_Exercise description_
Find and copy every line in the records that includes the string "parts".

-- Task material start --

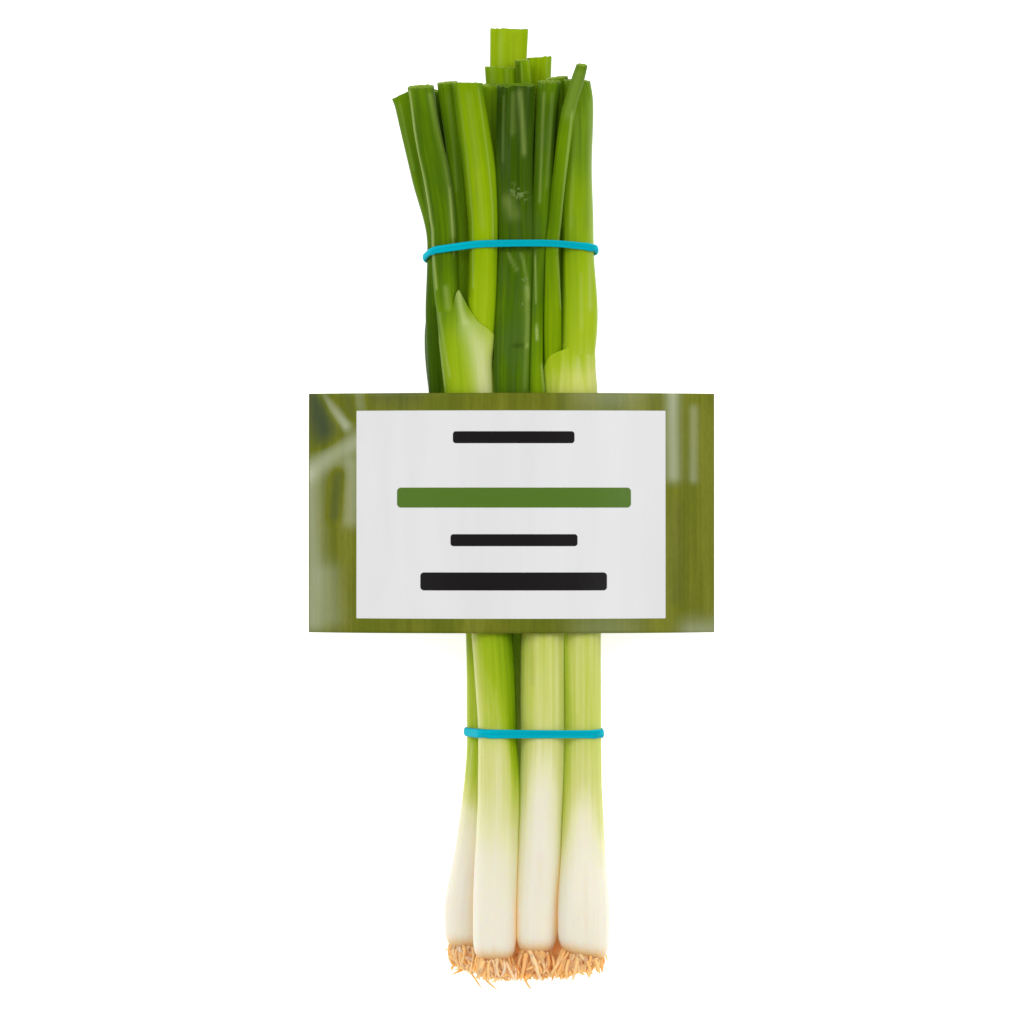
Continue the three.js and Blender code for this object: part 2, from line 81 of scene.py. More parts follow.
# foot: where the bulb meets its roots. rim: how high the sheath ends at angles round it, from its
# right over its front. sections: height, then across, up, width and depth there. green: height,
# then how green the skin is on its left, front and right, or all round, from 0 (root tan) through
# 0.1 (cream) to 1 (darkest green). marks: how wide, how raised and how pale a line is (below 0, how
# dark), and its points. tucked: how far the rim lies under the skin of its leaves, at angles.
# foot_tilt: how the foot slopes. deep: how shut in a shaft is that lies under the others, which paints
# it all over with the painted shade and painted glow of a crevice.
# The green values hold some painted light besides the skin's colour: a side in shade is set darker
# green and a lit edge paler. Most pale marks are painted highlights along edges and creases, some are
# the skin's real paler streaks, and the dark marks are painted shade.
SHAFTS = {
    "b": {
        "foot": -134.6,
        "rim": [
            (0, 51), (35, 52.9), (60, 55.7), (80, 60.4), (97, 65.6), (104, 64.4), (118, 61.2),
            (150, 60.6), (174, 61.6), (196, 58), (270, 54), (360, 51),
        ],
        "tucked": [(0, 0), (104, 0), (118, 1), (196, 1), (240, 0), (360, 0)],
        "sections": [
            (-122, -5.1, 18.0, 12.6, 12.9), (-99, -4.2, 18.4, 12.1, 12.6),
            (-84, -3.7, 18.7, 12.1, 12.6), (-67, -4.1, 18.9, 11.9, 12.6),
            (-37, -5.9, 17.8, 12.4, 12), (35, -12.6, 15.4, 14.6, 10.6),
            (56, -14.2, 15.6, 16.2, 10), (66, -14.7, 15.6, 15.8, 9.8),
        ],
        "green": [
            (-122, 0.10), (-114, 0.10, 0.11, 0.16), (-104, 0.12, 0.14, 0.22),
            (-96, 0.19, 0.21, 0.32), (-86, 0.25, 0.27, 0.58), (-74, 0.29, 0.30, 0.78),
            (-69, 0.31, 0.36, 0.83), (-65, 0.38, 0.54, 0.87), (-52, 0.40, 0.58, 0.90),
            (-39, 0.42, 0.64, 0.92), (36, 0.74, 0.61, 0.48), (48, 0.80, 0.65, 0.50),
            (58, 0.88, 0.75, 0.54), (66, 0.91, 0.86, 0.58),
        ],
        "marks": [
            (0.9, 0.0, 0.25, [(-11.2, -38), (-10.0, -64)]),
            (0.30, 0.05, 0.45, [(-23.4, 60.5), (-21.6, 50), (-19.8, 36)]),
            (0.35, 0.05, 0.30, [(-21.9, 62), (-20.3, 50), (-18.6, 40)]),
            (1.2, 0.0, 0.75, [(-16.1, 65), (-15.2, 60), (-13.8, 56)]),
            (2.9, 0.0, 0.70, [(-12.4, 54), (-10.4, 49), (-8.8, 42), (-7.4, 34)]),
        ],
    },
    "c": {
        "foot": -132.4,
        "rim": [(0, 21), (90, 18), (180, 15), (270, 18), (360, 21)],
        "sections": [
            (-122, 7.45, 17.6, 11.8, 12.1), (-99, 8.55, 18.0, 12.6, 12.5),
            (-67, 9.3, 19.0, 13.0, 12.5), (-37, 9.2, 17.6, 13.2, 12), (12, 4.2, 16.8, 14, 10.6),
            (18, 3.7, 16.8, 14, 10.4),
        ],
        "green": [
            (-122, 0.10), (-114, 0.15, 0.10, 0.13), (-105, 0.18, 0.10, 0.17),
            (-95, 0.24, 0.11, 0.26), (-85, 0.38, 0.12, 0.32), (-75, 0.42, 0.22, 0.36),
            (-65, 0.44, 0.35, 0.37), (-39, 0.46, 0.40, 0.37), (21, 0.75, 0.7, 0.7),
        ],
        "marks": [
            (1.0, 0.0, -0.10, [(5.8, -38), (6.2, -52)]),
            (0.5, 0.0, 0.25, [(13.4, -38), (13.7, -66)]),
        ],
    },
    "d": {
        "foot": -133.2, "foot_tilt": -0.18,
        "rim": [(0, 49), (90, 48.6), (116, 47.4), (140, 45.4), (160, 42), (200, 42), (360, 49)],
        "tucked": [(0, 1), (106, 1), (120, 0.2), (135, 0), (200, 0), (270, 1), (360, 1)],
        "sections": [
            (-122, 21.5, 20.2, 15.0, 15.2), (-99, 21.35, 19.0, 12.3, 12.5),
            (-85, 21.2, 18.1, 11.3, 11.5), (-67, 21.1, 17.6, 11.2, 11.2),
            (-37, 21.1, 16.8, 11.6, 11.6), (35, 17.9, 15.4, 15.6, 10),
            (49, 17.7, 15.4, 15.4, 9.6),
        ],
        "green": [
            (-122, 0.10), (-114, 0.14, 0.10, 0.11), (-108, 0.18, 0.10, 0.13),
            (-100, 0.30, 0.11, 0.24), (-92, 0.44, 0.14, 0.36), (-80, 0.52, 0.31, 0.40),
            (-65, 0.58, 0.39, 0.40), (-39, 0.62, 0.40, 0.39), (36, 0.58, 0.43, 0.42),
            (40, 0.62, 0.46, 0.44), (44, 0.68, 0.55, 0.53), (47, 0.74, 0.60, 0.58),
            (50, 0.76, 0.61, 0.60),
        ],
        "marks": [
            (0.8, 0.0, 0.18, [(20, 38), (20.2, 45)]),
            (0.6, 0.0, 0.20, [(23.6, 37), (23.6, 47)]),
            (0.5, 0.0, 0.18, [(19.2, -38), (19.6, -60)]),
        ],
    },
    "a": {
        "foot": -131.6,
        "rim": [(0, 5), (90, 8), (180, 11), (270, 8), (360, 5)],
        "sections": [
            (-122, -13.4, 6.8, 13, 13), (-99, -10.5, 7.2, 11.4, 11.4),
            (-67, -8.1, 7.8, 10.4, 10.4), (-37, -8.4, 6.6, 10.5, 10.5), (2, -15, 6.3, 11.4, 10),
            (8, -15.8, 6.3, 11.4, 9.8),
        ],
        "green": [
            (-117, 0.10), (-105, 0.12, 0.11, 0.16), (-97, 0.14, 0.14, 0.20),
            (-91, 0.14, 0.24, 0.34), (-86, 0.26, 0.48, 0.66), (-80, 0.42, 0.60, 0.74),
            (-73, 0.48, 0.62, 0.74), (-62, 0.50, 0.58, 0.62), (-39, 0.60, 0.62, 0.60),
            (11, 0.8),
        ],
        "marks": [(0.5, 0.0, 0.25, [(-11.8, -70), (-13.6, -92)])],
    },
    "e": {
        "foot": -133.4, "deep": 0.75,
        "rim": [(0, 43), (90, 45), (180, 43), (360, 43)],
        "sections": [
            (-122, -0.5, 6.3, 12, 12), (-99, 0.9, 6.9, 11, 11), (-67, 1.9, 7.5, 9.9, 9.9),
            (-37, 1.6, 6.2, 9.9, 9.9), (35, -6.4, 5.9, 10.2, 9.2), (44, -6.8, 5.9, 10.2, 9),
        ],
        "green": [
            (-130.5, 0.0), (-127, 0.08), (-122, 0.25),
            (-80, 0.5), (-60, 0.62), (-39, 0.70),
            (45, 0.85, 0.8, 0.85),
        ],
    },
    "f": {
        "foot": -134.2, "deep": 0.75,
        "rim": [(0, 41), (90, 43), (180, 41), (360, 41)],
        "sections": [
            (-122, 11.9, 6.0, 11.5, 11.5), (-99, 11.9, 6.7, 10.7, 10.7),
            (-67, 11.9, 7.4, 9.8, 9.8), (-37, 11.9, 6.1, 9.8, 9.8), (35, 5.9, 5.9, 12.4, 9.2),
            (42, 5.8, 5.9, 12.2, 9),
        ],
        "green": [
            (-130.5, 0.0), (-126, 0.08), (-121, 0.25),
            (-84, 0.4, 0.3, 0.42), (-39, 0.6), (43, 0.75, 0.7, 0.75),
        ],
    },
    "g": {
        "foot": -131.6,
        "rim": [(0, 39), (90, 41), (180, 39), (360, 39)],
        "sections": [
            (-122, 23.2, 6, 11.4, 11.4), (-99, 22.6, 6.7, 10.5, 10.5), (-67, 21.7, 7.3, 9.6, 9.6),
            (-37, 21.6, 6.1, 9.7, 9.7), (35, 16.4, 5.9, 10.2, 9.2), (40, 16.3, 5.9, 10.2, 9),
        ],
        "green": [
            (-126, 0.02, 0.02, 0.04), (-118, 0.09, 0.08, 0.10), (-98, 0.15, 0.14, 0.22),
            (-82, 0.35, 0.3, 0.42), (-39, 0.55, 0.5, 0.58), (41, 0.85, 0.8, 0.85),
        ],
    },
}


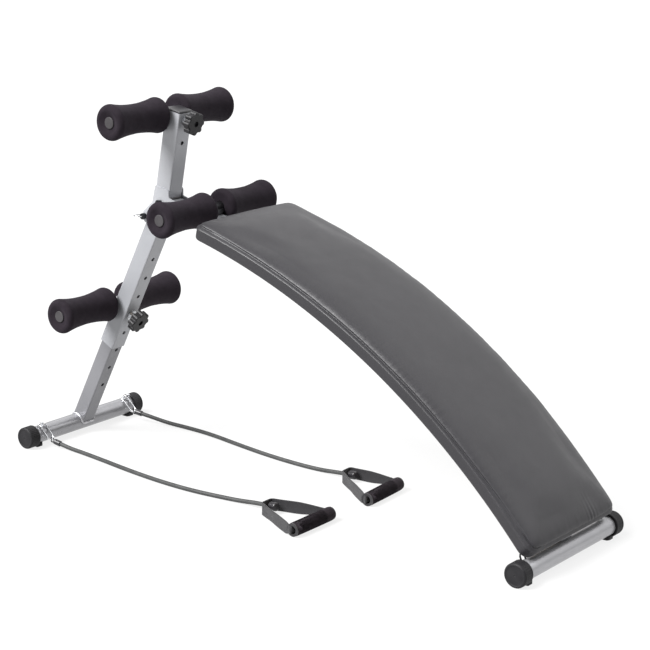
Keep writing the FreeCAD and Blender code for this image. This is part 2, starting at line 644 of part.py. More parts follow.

-- Task material end --

_The solution_
Continue the three.js and Blender code for this object: part 2, from line 81 of scene.py. More parts follow.
Keep writing the FreeCAD and Blender code for this image. This is part 2, starting at line 644 of part.py. More parts follow.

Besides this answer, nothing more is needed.